[START Supplied entries]

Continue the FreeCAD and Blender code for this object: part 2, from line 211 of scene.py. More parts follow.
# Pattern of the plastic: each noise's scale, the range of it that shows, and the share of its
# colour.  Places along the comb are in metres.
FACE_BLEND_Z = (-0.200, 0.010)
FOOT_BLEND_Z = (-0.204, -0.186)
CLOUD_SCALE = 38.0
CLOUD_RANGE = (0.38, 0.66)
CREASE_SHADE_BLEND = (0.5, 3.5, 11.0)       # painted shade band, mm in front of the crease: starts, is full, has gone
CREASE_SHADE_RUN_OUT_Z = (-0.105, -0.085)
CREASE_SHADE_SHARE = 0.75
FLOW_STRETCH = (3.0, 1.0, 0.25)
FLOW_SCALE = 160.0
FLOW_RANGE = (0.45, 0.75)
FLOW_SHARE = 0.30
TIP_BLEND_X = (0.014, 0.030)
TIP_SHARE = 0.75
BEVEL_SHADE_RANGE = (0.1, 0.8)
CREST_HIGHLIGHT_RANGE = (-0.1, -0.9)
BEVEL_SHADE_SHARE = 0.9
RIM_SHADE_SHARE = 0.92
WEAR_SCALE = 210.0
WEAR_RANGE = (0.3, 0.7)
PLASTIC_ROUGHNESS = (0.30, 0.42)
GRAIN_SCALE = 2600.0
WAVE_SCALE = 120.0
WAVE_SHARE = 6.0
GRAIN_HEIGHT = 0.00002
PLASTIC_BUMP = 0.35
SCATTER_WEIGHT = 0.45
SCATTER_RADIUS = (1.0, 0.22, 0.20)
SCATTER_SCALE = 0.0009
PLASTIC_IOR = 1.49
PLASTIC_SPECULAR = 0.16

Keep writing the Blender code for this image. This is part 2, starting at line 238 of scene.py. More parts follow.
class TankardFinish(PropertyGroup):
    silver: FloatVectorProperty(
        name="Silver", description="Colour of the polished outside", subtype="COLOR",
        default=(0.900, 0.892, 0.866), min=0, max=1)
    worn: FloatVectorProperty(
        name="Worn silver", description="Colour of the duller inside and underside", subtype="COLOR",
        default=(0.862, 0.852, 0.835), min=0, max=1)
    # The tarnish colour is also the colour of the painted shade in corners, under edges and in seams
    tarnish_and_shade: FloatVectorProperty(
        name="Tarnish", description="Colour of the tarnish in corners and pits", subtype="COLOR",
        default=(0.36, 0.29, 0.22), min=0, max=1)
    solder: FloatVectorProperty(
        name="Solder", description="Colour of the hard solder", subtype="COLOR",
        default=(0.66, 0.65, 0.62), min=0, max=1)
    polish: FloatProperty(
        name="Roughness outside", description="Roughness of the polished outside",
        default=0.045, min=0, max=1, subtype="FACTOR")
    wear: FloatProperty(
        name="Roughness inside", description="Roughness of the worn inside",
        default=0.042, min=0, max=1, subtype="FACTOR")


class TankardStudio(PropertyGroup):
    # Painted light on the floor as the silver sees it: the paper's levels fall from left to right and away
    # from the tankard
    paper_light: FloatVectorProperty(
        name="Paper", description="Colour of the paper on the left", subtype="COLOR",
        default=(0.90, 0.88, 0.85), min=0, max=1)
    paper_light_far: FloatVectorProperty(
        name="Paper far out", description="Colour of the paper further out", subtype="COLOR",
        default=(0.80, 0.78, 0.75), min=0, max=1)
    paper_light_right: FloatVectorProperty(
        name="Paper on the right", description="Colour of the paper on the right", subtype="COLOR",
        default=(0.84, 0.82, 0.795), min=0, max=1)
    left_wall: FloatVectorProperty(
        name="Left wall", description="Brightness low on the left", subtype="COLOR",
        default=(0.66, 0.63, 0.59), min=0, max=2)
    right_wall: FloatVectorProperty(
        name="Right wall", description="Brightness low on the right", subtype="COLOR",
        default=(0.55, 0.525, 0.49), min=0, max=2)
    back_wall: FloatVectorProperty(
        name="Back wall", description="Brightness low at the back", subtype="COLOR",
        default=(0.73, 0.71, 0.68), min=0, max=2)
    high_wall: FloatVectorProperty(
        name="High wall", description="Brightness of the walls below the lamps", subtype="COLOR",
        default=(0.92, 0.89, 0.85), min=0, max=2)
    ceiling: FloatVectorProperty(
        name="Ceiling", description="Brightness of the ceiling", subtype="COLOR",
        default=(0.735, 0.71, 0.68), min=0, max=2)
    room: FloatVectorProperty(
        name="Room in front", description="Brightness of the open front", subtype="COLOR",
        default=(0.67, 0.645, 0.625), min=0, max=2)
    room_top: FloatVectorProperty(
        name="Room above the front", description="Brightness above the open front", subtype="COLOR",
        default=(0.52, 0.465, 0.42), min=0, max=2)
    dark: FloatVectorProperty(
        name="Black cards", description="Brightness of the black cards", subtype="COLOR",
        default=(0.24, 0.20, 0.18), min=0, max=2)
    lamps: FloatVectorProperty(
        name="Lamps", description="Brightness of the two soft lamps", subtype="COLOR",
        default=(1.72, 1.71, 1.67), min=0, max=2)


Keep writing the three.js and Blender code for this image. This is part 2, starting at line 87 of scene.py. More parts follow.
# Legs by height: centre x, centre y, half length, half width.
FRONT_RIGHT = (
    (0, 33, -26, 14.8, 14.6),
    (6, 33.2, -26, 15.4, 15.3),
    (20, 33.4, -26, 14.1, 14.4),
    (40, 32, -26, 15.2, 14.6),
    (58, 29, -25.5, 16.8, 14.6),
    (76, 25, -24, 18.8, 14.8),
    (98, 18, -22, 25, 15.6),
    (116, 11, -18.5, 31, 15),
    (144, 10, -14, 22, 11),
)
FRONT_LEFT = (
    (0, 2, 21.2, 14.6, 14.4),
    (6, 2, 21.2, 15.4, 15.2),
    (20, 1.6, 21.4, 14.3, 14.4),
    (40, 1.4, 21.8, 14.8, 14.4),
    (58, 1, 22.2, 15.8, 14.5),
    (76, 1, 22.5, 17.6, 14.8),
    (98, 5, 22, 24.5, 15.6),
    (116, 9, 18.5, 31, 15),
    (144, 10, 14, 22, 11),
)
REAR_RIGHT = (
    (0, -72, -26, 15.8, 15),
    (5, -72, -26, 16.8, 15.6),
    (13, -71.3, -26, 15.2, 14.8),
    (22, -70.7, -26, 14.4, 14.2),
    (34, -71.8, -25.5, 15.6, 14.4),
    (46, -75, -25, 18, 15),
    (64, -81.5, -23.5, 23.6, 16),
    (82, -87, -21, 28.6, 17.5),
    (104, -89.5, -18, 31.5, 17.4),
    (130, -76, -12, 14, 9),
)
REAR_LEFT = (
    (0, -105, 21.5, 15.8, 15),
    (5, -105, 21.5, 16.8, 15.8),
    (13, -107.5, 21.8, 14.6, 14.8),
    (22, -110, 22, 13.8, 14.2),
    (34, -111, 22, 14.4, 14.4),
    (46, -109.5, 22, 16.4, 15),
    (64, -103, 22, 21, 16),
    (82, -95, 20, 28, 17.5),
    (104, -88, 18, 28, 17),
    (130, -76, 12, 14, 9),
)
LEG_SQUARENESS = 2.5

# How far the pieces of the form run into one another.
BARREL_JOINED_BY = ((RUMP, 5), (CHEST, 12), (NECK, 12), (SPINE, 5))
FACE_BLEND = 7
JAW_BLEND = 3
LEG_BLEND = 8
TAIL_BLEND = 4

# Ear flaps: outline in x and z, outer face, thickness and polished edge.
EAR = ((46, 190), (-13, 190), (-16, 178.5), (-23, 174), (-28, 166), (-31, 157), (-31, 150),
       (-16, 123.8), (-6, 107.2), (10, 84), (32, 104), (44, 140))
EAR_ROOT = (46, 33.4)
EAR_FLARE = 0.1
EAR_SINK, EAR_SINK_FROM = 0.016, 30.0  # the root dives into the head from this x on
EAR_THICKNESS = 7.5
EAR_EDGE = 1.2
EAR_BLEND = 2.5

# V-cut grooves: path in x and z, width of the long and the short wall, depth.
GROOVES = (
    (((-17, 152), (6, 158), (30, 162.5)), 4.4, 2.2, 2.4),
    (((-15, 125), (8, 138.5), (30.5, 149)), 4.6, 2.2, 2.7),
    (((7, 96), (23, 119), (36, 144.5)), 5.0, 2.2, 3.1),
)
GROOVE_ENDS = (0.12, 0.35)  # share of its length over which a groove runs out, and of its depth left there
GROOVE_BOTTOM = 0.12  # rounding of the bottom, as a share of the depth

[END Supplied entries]

§ Work to complete
Each line from the top of the material above through the line with "PLASTIC_SPECULAR = 0.16" must be echoed exactly, and no other line.

§ Result of the exercise
Continue the FreeCAD and Blender code for this object: part 2, from line 211 of scene.py. More parts follow.
# Pattern of the plastic: each noise's scale, the range of it that shows, and the share of its
# colour.  Places along the comb are in metres.
FACE_BLEND_Z = (-0.200, 0.010)
FOOT_BLEND_Z = (-0.204, -0.186)
CLOUD_SCALE = 38.0
CLOUD_RANGE = (0.38, 0.66)
CREASE_SHADE_BLEND = (0.5, 3.5, 11.0)       # painted shade band, mm in front of the crease: starts, is full, has gone
CREASE_SHADE_RUN_OUT_Z = (-0.105, -0.085)
CREASE_SHADE_SHARE = 0.75
FLOW_STRETCH = (3.0, 1.0, 0.25)
FLOW_SCALE = 160.0
FLOW_RANGE = (0.45, 0.75)
FLOW_SHARE = 0.30
TIP_BLEND_X = (0.014, 0.030)
TIP_SHARE = 0.75
BEVEL_SHADE_RANGE = (0.1, 0.8)
CREST_HIGHLIGHT_RANGE = (-0.1, -0.9)
BEVEL_SHADE_SHARE = 0.9
RIM_SHADE_SHARE = 0.92
WEAR_SCALE = 210.0
WEAR_RANGE = (0.3, 0.7)
PLASTIC_ROUGHNESS = (0.30, 0.42)
GRAIN_SCALE = 2600.0
WAVE_SCALE = 120.0
WAVE_SHARE = 6.0
GRAIN_HEIGHT = 0.00002
PLASTIC_BUMP = 0.35
SCATTER_WEIGHT = 0.45
SCATTER_RADIUS = (1.0, 0.22, 0.20)
SCATTER_SCALE = 0.0009
PLASTIC_IOR = 1.49
PLASTIC_SPECULAR = 0.16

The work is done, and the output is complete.